Today's mothers have choices previous generations of women could
only dream of. Educational and professional opportunities for women
have increased dramatically over the last fifty years. Recent advances
in contraceptive technology offer unprecedented power to limit and
plan childbirth without inhibiting sexual spontaneity. Mothers are
finally free and entitled to sample all that love and work have
to offer: the warmth, fulfillment, and sweetness of family life
along with the personal satisfaction and economic benefits of a
steady job or a good career. Life for the average 21st Century mom
should be a piece of cake— or maybe a big, rich slice of
the proverbial apple pie.
Or so we've heard.
Mothers living in the
real world tell a different story about motherhood, and it doesn’t
bear much resemblance to glowing reports of unmitigated gains and
unlimited opportunities for women. They are much more likely to
describe their experience as a process of cumulative loss: loss
of employment opportunities, loss of long-term economic security,
loss of the time they desperately need to rest, sleep, and develop
personal interests— and a painful loss of social regard, especially
for mothers who leave the paid workforce to focus on caring for
their children and families.
They've figured out that the present enthusiasm for “putting children
first” usually translates into putting the needs of mothers
dead last, and they're becoming ever-more sensitive
to inequities that limit mothers' lives and options. Some of the most pressing concerns of women who mother are workplace standards which create insurmountable
obstacles to “balancing” paid work and the irreducible
demands of family life, husbands and fathers who don’t pick
up their fair share of caring and domestic work, and the the failure
of existing public policies to meet the basic needs of Americans
with care-giving responsibilities. Mothers are starting to recognize
that something in our society is badly out of whack, and it mostly
boils down to the fact that— despite the tantalizing promise
of gender equality offered by the women’s rights movement—
mothers are still held disproportionately accountable for the heavy
lifting in the day-to-day labor of domestic life and the outcomes
of child–rearing. (1)
The
Motherhood Problem
Underlying the motherhood
problem are deeply entrenched social, economic and cultural factors
which exert a powerful claim on women’s lives and livelihood.

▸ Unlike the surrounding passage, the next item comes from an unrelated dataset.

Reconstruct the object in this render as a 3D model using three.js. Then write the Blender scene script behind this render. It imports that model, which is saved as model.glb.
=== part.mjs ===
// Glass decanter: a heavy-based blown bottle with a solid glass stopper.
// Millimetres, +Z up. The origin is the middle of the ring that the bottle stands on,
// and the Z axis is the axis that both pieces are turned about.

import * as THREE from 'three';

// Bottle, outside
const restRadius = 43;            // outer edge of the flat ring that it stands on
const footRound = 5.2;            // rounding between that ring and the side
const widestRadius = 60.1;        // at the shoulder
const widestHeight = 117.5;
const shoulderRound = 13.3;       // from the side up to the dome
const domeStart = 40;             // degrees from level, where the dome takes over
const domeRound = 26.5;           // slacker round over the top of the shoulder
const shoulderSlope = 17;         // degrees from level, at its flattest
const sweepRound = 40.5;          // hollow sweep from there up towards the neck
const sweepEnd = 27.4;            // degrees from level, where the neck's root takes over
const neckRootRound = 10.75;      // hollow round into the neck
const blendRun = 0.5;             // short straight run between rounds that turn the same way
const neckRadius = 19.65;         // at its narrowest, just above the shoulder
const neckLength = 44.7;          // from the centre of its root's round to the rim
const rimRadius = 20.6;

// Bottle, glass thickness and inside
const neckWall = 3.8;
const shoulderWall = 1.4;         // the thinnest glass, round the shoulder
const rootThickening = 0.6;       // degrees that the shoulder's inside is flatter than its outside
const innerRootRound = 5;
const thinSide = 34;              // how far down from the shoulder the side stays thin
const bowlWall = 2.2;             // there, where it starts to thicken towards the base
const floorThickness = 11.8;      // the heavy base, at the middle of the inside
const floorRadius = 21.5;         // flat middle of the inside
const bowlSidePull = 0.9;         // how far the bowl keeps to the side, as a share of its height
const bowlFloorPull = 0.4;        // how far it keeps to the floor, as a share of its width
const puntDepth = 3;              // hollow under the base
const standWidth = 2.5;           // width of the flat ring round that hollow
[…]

As long as a woman remains childless, she is free to play at equality
(since the status quo of male dominance continues to hold sway in
the workplace and elsewhere, real equality remains elusive). But
once a woman becomes a mother, the landscape changes. Now there
is a child, and the child must be cared for; her material
and developmental needs must be met if she is to thrive. In our society, it is the mother,
above all others, who is obligated to meet those needs.
The new vision
of womanhood that champions the rights and responsibilities of mothers
as fully-fledged individuals is still overshadowed by traditional
codes that valorize maternal sacrifice and restrict mothers’

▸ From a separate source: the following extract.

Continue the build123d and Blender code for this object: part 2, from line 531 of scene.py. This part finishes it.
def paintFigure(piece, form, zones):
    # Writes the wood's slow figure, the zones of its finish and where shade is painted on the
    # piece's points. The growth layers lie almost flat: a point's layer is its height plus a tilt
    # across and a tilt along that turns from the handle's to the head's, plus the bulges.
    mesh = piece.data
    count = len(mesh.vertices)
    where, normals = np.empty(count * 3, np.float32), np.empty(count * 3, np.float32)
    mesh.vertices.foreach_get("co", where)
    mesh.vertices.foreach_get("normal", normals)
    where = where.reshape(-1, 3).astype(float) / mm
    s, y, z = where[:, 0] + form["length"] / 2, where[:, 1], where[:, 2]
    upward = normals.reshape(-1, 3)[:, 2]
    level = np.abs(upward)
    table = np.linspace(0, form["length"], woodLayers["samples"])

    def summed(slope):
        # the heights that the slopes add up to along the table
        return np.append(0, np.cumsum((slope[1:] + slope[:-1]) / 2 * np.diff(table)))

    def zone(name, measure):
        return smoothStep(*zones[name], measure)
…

social agency to child-bearing and child-rearing. Even with one
eye turned toward justice for women, in contemporary culture the
prevailing belief is that children belong with their mothers and
mothers belong with their children (unless a mother happens to be
poor, in which case she is expected to leave her children and work
for pay). Although dual-earner families are now overwhelmingly the
norm, the majority of Americans remain convinced that young children
are better off when they are cared for by a parent at home. (2)
And though this mindset is ever-so-slowly shifting, most people—
including mothers themselves— still believe women possess
a more refined capacity for the care and nurture of children. (3)
By defining child-rearing
as a maternal priority rather than a social and economic activity,
the real, hard, time consuming work that goes into the care and
protection of children becomes an invisible function of private
life. The unpaid and underpaid labor of caring for the nation's
children is not something we can do without. But unlike other types
of work that sustain our society, the productive value of caring
work has been obscured by isolating care work as women’s
work and casting it as a voluntary activity that flows from the
mother’s emotional attachment to her children.